WHAT YOU NEED TO DO: Print the listing below from its opening line through the line holding "return low * (1 - upward) + high * upward", both ends included.
━━━━━ SOURCE DATA
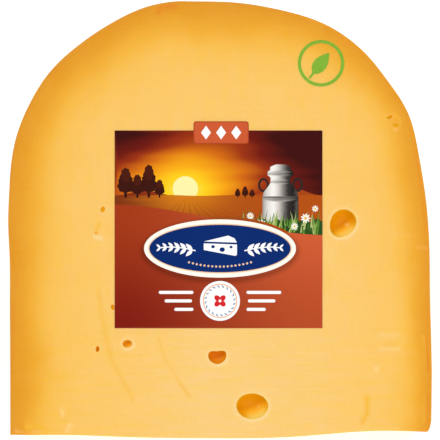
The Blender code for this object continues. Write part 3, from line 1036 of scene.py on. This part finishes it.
def field_colour(points):
    lit = np.exp(-((points[:, 0] - SUN[0]) / 11) ** 2) * smooth(points[:, 1], HORIZON - 9, HORIZON)
    base = mixed("#7A2A10", "#B5500F", smooth(points[:, 0], -28, 20))
    return base * (1 - 0.75 * lit[:, None]) + linear("#E88A16") * 0.75 * lit[:, None]


def panel_colour(points):
    across = smooth(points[:, 0], -PICTURE_SIDE, PICTURE_SIDE)
    upward = smooth(points[:, 1], -LABEL_HEIGHT / 2, 6)[:, None]
    low = mixed("#80170B", "#B94B25", across)
    high = mixed("#A43814", "#D45E35", across)
    return low * (1 - upward) + high * upward


def panel_top(x):
    """Upper edge of the plain panel under the picture."""
    return 2.6 - 4.2 * np.sin(math.pi * x / 62)


class Artwork:
    """Polygons painted one over the other, each with a colour or a function of place."""

    def __init__(self, edge):
        self.edge = edge
        self.layers = []

    def paint(self, points, colour):
        points = np.asarray(points, dtype=float)
        after = np.roll(points, -1, axis=0)
        area = (points[:, 0] * after[:, 1] - after[:, 0] * points[:, 1]).sum() / 2
        self.layers.append((points if area > 0 else points[::-1], colour))

    def ellipse(self, x, y, half_x, half_y, colour, steps=64, turn=0.0):
        self.paint(ellipse(x, y, half_x, half_y, steps, turn), colour)

    def colours(self, layer, points):
        colour = self.layers[layer][1]
        if callable(colour):
            return colour(points)
        return np.tile(linear(colour), (len(points), 1))

    def mesh(self, name, to_world):
        """One mesh of flat triangles, cut along every polygon and coloured by the topmost one."""
        loops = [layer[0] for layer in self.layers]
        lattice = Sheet.hex_points(self.edge, [], [], ART_SPACING)
        flat = np.vstack(loops + [lattice])
        faces, start = [], 0
        for loop in loops:
            faces.append(list(range(start, start + len(loop))))
            start += len(loop)
        found = delaunay_2d_cdt([Vector(point) for point in flat], [], faces, 1, 1e-5)
        points = np.array([point[:] for point in found[0]])
        mesh = bpy.data.meshes.new(name)
        mesh.from_pydata(to_world(points).tolist(), [], found[2])
        colours = np.ones((len(mesh.loops), 4), dtype="f")
        tops = np.array([max(source) for source in found[5]])
        corners = np.array(found[2]).ravel()
        layer_of_corner = np.repeat(tops, 3)
        for layer in np.unique(tops):
            chosen = layer_of_corner == layer
            colours[chosen, :3] = self.colours(layer, points[corners[chosen]])
        set_values(mesh, "ink", "FLOAT_COLOR", colours, "CORNER")
        set_values(mesh, "label_place", "FLOAT_VECTOR", tagged(points, UPPER_PAGE))
        return mesh


def label_edge(inset):
    """Outline of the label with its tab, pulled in by inset."""
    right, top = LABEL_WIDTH / 2 - inset, LABEL_HEIGHT / 2 - inset
    box = rounded_box(-right, -top, right, top, LABEL_CORNER)
    tab_left, tab_right = TAB_U - TAB_WIDTH / 2 + inset, TAB_U + TAB_WIDTH / 2 - inset
    tab = rounded_box(tab_left, top - TAB_DROP, tab_right, top + TAB_RISE, TAB_CORNER)
    corner = len(box) // 4
    return np.vstack([box[:2 * corner], (tab_right, top), tab[corner:3 * corner], (tab_left, top),
                      box[2 * corner:]])


def paint_landscape(art):
    sky = rounded_box(-PICTURE_SIDE, -PICTURE_TOP, PICTURE_SIDE, PICTURE_TOP, LABEL_CORNER)
    art.paint(sky, sky_colour)
    art.ellipse(*SUN, SUN_RADIUS, SUN_RADIUS, "#FFF4A8")
    for left, right, rise, colour in RIDGES:
        def ridge(x):
            return HORIZON + rise * np.sin(math.pi * (x - left) / (right - left)) ** 2
        art.paint(under_curve(ridge, left, right, HORIZON - 1), colour)
    art.paint(under_curve(lambda x: HORIZON + 0.12 * np.sin(x / 3), -PICTURE_SIDE, PICTURE_SIDE, -8),
              field_colour)
    for i in range(FURROWS):
        foot = -26 + 6.6 * i
        furrow = [(SUN[0] + 0.2 * i, HORIZON - 0.4), (foot + 1.1, -6), (foot, -6)]
        art.paint(furrow, lambda points: field_colour(points) * 0.72)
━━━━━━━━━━
COMPLETED TASK:
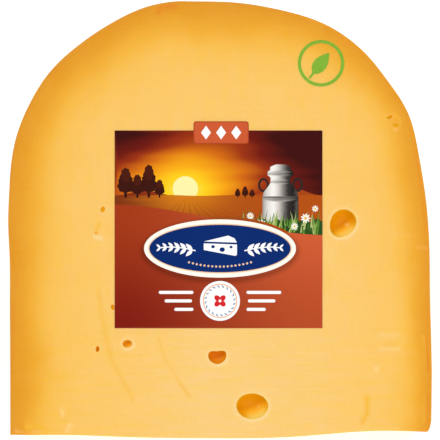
The Blender code for this object continues. Write part 3, from line 1036 of scene.py on. This part finishes it.
def field_colour(points):
    lit = np.exp(-((points[:, 0] - SUN[0]) / 11) ** 2) * smooth(points[:, 1], HORIZON - 9, HORIZON)
    base = mixed("#7A2A10", "#B5500F", smooth(points[:, 0], -28, 20))
    return base * (1 - 0.75 * lit[:, None]) + linear("#E88A16") * 0.75 * lit[:, None]


def panel_colour(points):
    across = smooth(points[:, 0], -PICTURE_SIDE, PICTURE_SIDE)
    upward = smooth(points[:, 1], -LABEL_HEIGHT / 2, 6)[:, None]
    low = mixed("#80170B", "#B94B25", across)
    high = mixed("#A43814", "#D45E35", across)
    return low * (1 - upward) + high * upward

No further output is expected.